#!/usr/bin/env python
# Copyright 2014  Johns Hopkins University (Authors: Vijayaditya Peddinti).  Apache 2.0.

# normalizes the wave files provided in input file list with a common scaling factor
# the common scaling factor is computed to 1/\sqrt(1/(total_samples) * \sum_i{\sum_j x_i(j)^2}) where total_samples is sum of all samples of all wavefiles. If the data is multi-channel then each channel is treated as a seperate wave files
from __future__ import division
from __future__ import print_function
import argparse, scipy.io.wavfile, warnings, numpy as np, math

def get_normalization_coefficient(file_list, is_rir, additional_scaling):
  assert(len(file_list) > 0)
  sampling_rate = None
  total_energy = 0.0
  total_samples = 0.0
  prev_dtype_max_value = None
  for file in file_list:
    try:
      [rate, data] = scipy.io.wavfile.read(file)
      if not str(data.dtype) in set(['int16', 'int32', 'int64']):
        raise Exception('Cannot process {0}, only wav files of integer type are suppported'.format(file))

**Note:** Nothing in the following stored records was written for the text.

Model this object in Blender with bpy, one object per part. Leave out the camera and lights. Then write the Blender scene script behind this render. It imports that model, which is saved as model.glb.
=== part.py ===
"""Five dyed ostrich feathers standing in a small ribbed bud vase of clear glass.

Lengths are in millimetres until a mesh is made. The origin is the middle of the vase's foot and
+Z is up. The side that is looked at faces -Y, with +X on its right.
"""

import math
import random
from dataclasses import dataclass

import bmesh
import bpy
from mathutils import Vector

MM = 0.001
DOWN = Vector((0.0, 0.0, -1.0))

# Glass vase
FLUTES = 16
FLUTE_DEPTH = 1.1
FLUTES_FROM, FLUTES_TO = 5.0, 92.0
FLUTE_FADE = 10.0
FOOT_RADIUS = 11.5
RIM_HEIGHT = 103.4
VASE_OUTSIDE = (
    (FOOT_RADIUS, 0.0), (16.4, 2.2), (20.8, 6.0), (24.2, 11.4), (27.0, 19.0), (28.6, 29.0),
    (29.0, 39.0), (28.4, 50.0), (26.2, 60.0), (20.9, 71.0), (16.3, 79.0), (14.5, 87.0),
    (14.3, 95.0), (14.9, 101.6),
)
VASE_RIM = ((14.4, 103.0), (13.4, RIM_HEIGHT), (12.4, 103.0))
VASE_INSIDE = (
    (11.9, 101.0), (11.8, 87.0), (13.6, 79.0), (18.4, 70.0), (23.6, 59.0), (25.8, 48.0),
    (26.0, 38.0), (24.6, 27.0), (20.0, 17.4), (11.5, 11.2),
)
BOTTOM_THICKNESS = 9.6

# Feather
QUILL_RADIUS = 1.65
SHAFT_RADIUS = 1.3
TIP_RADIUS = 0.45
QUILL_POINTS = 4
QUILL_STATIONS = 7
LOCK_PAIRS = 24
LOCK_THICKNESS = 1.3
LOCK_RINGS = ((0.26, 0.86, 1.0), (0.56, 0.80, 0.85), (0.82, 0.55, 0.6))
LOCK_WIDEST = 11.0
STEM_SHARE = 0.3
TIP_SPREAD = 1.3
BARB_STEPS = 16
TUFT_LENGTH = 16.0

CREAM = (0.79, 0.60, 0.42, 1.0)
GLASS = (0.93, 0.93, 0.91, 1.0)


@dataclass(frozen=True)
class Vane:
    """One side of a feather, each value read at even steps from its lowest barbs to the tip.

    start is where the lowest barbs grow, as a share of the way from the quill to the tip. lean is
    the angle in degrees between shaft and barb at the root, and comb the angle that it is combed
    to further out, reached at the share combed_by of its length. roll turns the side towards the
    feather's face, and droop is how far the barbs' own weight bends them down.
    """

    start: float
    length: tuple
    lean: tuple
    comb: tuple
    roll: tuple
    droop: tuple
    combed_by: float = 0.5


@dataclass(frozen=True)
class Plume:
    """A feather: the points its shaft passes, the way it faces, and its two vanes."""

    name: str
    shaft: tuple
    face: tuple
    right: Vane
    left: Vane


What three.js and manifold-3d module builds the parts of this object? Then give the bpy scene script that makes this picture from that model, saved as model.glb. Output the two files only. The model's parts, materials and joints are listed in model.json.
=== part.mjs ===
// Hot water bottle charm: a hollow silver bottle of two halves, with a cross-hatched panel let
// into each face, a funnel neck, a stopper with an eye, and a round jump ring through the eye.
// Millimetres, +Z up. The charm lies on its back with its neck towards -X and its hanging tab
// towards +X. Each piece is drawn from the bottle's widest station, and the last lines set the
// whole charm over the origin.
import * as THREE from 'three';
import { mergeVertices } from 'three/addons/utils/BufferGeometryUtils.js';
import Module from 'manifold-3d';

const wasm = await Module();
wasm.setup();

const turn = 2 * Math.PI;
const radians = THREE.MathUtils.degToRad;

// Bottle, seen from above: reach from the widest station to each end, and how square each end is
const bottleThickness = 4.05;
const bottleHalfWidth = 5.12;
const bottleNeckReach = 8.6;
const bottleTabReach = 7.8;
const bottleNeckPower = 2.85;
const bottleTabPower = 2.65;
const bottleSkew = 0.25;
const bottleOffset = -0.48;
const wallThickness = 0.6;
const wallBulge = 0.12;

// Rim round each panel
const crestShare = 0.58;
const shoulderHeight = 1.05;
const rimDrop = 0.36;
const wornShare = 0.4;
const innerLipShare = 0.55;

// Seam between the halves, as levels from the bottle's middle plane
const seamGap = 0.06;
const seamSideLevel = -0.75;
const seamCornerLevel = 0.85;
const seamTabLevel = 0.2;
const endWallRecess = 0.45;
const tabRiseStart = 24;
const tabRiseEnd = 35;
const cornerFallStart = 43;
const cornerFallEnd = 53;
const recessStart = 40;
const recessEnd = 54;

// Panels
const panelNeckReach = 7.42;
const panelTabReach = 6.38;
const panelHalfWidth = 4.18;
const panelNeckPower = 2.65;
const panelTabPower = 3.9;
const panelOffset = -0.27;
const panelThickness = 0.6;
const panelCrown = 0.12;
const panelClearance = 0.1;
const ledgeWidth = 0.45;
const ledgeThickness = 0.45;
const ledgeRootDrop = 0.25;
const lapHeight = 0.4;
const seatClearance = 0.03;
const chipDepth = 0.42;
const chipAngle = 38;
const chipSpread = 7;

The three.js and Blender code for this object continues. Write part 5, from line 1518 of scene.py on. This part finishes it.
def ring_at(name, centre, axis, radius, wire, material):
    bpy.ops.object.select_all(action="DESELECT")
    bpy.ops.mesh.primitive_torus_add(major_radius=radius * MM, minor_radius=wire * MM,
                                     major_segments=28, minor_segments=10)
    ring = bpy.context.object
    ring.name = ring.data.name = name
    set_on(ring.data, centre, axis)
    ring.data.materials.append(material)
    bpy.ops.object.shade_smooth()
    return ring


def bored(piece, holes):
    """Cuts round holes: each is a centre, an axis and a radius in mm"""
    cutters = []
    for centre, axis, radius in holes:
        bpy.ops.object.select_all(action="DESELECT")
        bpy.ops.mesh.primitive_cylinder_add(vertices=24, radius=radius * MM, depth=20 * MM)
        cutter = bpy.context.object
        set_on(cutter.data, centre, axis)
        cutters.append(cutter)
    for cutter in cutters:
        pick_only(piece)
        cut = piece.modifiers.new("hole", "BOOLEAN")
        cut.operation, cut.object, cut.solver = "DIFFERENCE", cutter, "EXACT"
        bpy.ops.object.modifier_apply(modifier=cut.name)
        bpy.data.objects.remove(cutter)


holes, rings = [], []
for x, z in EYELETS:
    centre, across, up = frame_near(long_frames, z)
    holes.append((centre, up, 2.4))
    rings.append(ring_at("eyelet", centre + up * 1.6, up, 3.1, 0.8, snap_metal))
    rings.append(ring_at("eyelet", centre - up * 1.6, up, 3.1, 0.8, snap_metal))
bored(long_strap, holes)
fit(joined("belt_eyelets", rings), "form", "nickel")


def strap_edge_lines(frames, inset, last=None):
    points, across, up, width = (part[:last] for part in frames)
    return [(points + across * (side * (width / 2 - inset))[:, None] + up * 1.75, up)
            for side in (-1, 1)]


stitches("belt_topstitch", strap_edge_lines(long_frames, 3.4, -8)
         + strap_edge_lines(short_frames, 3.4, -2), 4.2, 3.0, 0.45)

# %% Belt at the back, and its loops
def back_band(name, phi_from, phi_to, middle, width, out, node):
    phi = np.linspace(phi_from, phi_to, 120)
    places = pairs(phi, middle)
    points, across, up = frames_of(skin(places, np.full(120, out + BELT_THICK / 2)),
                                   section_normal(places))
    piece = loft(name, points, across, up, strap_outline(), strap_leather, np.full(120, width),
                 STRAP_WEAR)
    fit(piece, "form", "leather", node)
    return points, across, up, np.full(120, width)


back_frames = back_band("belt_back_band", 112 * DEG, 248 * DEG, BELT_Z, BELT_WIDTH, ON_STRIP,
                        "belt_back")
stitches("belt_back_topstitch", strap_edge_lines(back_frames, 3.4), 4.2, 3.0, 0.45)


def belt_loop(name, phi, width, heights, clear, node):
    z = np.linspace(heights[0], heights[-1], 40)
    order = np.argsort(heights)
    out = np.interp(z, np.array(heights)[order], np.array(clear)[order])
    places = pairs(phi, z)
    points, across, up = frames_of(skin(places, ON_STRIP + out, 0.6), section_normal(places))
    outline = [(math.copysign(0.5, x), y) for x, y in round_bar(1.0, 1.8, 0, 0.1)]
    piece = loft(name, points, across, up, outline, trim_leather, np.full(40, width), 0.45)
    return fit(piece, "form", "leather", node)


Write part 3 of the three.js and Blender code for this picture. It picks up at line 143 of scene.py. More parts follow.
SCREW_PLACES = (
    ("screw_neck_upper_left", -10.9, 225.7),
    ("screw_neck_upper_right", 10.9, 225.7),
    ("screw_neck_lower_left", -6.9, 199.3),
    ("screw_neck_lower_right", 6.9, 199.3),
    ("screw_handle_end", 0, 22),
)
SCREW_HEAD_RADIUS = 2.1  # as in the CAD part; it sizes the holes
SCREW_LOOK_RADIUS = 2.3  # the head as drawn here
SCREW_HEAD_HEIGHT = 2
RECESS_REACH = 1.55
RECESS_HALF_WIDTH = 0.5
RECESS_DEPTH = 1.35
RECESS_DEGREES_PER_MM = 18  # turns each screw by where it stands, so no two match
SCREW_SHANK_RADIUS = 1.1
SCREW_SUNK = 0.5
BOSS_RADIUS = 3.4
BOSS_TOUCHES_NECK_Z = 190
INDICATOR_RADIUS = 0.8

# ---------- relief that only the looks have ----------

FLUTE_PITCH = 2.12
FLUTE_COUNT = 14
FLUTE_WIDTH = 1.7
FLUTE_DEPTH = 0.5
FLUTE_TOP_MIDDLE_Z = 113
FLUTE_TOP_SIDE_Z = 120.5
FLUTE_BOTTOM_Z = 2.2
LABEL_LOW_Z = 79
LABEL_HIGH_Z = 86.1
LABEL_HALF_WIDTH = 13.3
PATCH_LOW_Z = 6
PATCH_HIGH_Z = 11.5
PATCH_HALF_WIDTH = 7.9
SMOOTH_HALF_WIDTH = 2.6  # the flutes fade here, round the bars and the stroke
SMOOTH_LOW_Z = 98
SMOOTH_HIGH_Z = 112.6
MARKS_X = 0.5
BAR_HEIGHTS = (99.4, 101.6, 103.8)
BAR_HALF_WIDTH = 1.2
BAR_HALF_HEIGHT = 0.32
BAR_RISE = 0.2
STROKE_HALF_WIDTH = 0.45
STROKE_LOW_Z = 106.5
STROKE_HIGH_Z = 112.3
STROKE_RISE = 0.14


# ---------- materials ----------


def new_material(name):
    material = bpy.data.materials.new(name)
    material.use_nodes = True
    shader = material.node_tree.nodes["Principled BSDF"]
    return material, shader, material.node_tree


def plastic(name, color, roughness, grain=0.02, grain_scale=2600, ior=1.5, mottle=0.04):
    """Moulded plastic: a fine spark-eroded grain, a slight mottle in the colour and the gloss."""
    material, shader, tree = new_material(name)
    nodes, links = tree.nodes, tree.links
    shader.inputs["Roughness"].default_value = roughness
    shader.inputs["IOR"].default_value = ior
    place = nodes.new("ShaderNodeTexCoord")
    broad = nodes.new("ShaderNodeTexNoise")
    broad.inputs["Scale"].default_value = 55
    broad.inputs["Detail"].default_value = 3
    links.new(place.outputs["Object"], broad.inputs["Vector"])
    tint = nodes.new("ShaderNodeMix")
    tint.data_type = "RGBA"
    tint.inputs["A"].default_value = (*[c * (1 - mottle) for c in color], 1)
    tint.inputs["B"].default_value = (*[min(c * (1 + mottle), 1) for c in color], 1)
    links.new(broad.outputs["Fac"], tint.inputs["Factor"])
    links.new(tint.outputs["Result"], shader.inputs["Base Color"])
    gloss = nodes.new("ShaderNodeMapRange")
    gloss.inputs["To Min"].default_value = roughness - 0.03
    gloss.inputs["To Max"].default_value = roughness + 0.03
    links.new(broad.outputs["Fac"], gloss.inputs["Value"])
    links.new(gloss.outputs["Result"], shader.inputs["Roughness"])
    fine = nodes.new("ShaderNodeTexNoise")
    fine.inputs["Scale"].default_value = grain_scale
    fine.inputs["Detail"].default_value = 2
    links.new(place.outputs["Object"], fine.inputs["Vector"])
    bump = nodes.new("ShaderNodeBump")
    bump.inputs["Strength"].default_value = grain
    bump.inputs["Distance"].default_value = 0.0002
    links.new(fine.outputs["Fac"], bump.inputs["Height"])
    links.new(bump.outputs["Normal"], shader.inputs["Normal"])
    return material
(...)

      dtype_max_value = np.iinfo(data.dtype).max
      # ensure that all the data in the current list is of the same format
      if prev_dtype_max_value is not None:
        assert(dtype_max_value == prev_dtype_max_value)
      prev_dtype_max_value = dtype_max_value

      if len(data.shape) == 1:
        data = data.reshape([data.shape[0], 1])
      if sampling_rate is not None:
        assert(rate == sampling_rate)
      else:
        sampling_rate = rate
      data = data/dtype_max_value
      if is_rir:
        # just count the energy of the direct impulse response
        # this is treated as energy of signal from 0.001 seconds before impulse
        # to 0.05 seconds after impulse. This is done as we do not want the 
        # recording length to influence the scaling factor
        channel_one = data[:, 0]
        max_d = max(channel_one)
        delay_impulse = [i for i, j in enumerate(channel_one) if j == max_d][0]
        before_impulse = np.floor(rate * 0.001)
        after_impulse = np.floor(rate * 0.05)
        start_index = int(max(0, delay_impulse - before_impulse))
        end_index = int(min(len(channel_one), delay_impulse + after_impulse))
      else:
        start_index = 0
        end_index = data.shape[0]
      # numpy does not check for numerical overflow in integer type
      # so we convert the data into floats
      data = data.astype(np.float64)
      total_energy += np.sum(data[start_index:end_index, :] ** 2)
      data_shape = list(data.shape)
      data_shape[0] = end_index-start_index
      total_samples += np.prod(data_shape)
    except IOError:
      warnings.warn("Did not find the file {0}.".format(file))
  assert(total_samples > 0)
  scaling_coefficient = np.sqrt(total_samples/total_energy)
  print("Scaling coefficient is {0}.".format(scaling_coefficient))
  if math.isnan(scaling_coefficient):
    raise Exception(" Nan encountered while computing scaling coefficient. This is mostly due to numerical overflow")
  return scaling_coefficient

if __name__ == "__main__":
  usage = """ Python script to normalize input wave file list"""

  parser = argparse.ArgumentParser(usage)
  parser.add_argument('--is-room-impulse-response', type=str, default = "false",  help='is the input a list of room impulse responses', choices = ['True', 'False', 'true', 'false'])
  parser.add_argument('--extra-scaling-factor', type=float, default = 1.0,  help='additional scaling factor to be multiplied with the wav files')
  parser.add_argument('input_file_list', type=str, help='list of wav files to be normalized collectively')
  parser.add_argument('output_file', type=str, help='output file to store normalization coefficient')
  params = parser.parse_args() 
  if params.is_room_impulse_response.lower() == 'true':
    params.is_room_impulse_response = True
  else:
    params.is_room_impulse_response = False

  file_list = []
  for line in  open(params.input_file_list).readlines():
    if len(line.strip()) > 0 :
      file_list.append(line.strip())
  norm_coefficient = get_normalization_coefficient(file_list, params.is_room_impulse_response, params.extra_scaling_factor)
  out_file = open(params.output_file, 'w')
  out_file.write('{0}'.format(norm_coefficient))
  out_file.close()